Second, the data is dynamic. DPP data is not a static technical file. It includes lifecycle information, state-of-health updates, and supply chain changes. Verification is not a one-time event. It is ongoing.

Third, the data comes from multiple sources. The manufacturer provides some data. Suppliers provide material composition. Test laboratories provide performance data. Each source needs its own chain of evidence.

The PDF problem

Here is what DPP verification looks like today for most certification bodies: a manufacturer emails a PDF containing their draft passport data. The certification body opens the PDF. An assessor manually cross-references each data point against supporting documents — which may also be PDFs, spreadsheets, or scanned images.

The assessor has no efficient way to verify whether the data in field 47 of the passport actually matches page 12 of the test report from Laboratory X. They are manually navigating between documents, checking values, and recording their findings in a separate system.

This does not scale. When the February 2027 deadline hits and hundreds of manufacturers submit thousands of SKUs for verification simultaneously, the PDF-and-email approach will collapse under its own weight.
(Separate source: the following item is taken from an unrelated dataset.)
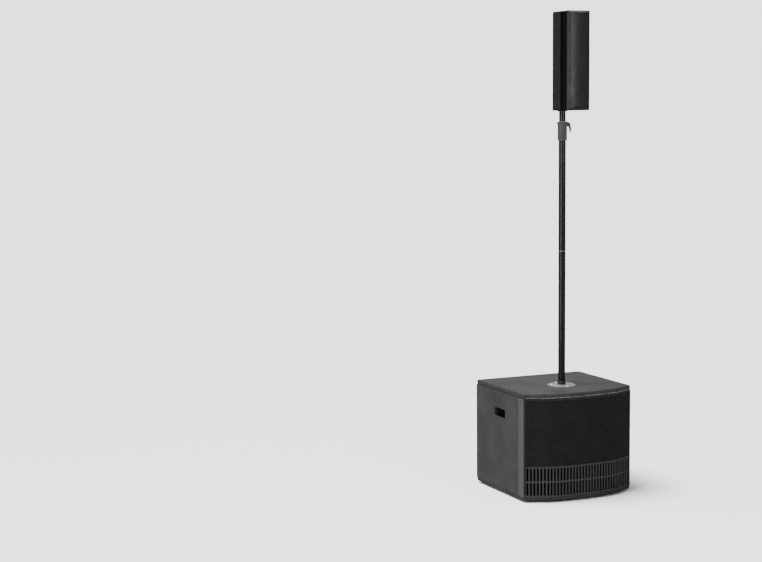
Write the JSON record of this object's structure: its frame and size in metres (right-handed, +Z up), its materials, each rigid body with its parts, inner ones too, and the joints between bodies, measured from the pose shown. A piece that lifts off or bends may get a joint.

Why the data platform matters

The question is not whether certification bodies will need technology to handle DPP verification. They will. The question is whether they will use their own separate system, or whether they will operate on the same platform where the data was created.
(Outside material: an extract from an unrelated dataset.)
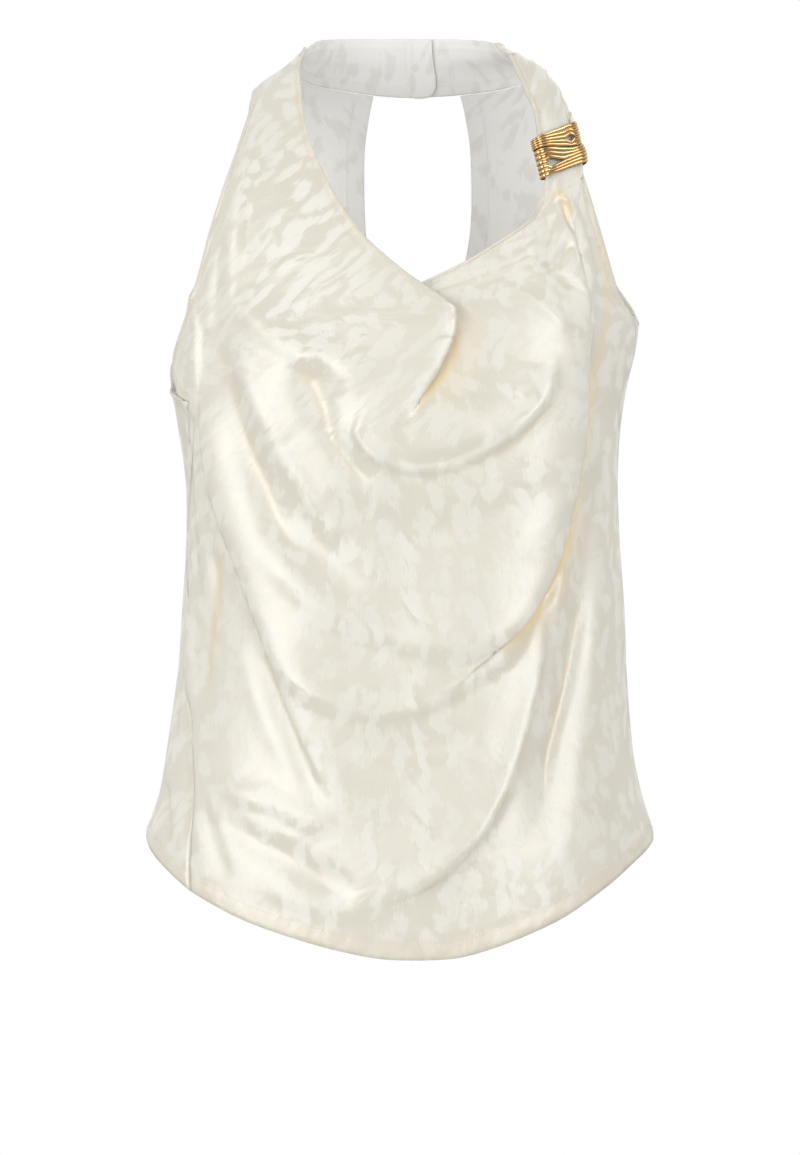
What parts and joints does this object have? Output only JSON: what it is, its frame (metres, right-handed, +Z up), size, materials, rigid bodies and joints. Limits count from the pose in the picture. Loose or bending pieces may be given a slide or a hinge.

There is a strong argument for the latter.

When a certification body operates on the same platform as the manufacturer, they get direct access to the source evidence. Every data field in the passport links to the specific document, page, and paragraph where the data was extracted. The assessor does not need to request supporting documents. They click on a data point and see the source.

This is not a convenience feature. It is a structural advantage that changes the economics and reliability of verification.

Consider the audit trail. When data is created on one platform, exported as a PDF, emailed to a certification body, and imported into their system, the chain of custody is broken. The certification body is verifying a copy, not the original. Any discrepancy between the manufacturer’s system and the exported document is invisible.

When the certification body operates on the same platform, they verify the original data with its original source links. The chain of custody is unbroken. The audit trail is immutable.

What verifier infrastructure looks like

A platform built for certification bodies — not just for manufacturers — includes specific capabilities that generic compliance tools do not have.

A prioritised verification queue that lets assessors work through submissions systematically, not by searching through email threads. Evidence-linked review where every data point connects to its source document with a single click. Immutable audit trails that record every verification decision, every data change, and every approval with timestamps and assessor identity. Workflow tools that match how certification bodies actually operate — review, query, conditional approval, rejection with specific deficiency notes.

These are not nice-to-have features bolted onto a manufacturer-facing tool. They are infrastructure designed for the verification workflow from the ground up.

The business case for certification bodies

DPP verification is a new revenue stream for certification bodies. The organisations that can verify at scale — quickly, reliably, and with defensible evidence trails — will capture the market as the February 2027 deadline approaches.

The organisations that try to handle DPP verification with email, PDFs, and manual cross-referencing will hit capacity limits. They will be slow. Manufacturers will go elsewhere.

The infrastructure choice is a competitive choice. The certification bodies that invest in verification infrastructure now will be the ones that scale with the regulation.

The data sovereignty question

Where the data lives matters. DPP data contains commercially sensitive information about supply chains, material compositions, and manufacturing processes. Certification bodies have obligations around data handling, impartiality, and confidentiality.

A compliant verification platform must host data in the EU, comply with GDPR, and provide clear data ownership boundaries. The manufacturer owns their data. The certification body has access for verification purposes. The platform is infrastructure, not a data owner.

This is not a detail to sort out later. The European Commission is watching how the verification ecosystem develops. Certification bodies that can demonstrate robust data governance will have an advantage in accreditation discussions.

The time to build is now

The verification demand spike is coming in Q3-Q4 2026 as manufacturers rush to comply before February 2027. Certification bodies that wait until then to figure out their DPP verification infrastructure will be building the plane while flying it.

The ones that invest now will be ready. And ready, in a market where everyone is scrambling, is a significant competitive advantage.